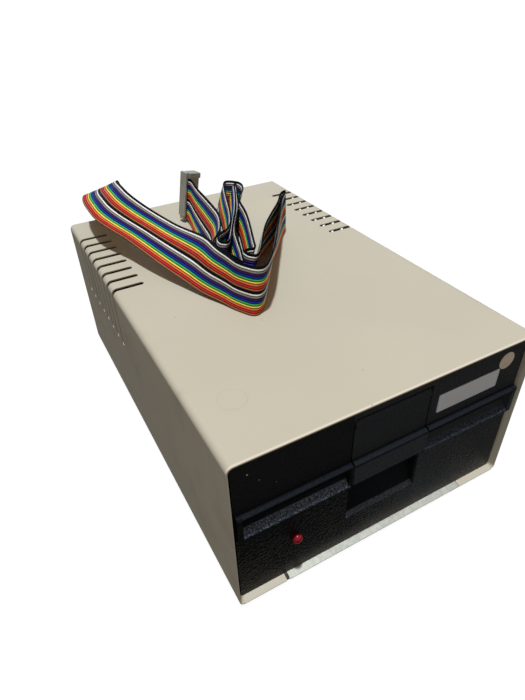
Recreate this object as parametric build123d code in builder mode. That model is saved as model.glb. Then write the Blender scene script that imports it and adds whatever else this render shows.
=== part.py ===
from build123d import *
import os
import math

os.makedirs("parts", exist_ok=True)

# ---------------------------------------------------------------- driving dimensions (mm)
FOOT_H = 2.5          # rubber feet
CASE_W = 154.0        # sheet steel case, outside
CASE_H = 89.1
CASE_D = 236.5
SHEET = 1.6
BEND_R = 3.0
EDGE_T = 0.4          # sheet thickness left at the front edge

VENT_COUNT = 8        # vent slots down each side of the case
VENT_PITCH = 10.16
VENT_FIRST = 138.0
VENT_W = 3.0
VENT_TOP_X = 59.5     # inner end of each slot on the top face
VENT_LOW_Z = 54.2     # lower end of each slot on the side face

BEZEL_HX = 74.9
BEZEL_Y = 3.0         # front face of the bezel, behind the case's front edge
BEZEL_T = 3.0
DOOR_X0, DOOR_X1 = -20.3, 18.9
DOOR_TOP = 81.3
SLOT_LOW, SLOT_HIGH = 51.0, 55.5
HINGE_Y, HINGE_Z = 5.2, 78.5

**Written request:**
Copy the material above back out, exactly as written.

**Final result:**
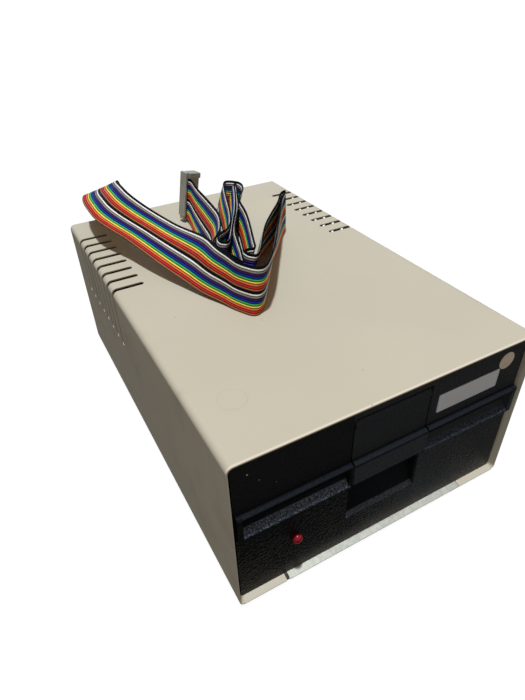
Recreate this object as parametric build123d code in builder mode. That model is saved as model.glb. Then write the Blender scene script that imports it and adds whatever else this render shows.
=== part.py ===
from build123d import *
import os
import math

os.makedirs("parts", exist_ok=True)

# ---------------------------------------------------------------- driving dimensions (mm)
FOOT_H = 2.5          # rubber feet
CASE_W = 154.0        # sheet steel case, outside
CASE_H = 89.1
CASE_D = 236.5
SHEET = 1.6
BEND_R = 3.0
EDGE_T = 0.4          # sheet thickness left at the front edge

VENT_COUNT = 8        # vent slots down each side of the case
VENT_PITCH = 10.16
VENT_FIRST = 138.0
VENT_W = 3.0
VENT_TOP_X = 59.5     # inner end of each slot on the top face
VENT_LOW_Z = 54.2     # lower end of each slot on the side face

BEZEL_HX = 74.9
BEZEL_Y = 3.0         # front face of the bezel, behind the case's front edge
BEZEL_T = 3.0
DOOR_X0, DOOR_X1 = -20.3, 18.9
DOOR_TOP = 81.3
SLOT_LOW, SLOT_HIGH = 51.0, 55.5
HINGE_Y, HINGE_Z = 5.2, 78.5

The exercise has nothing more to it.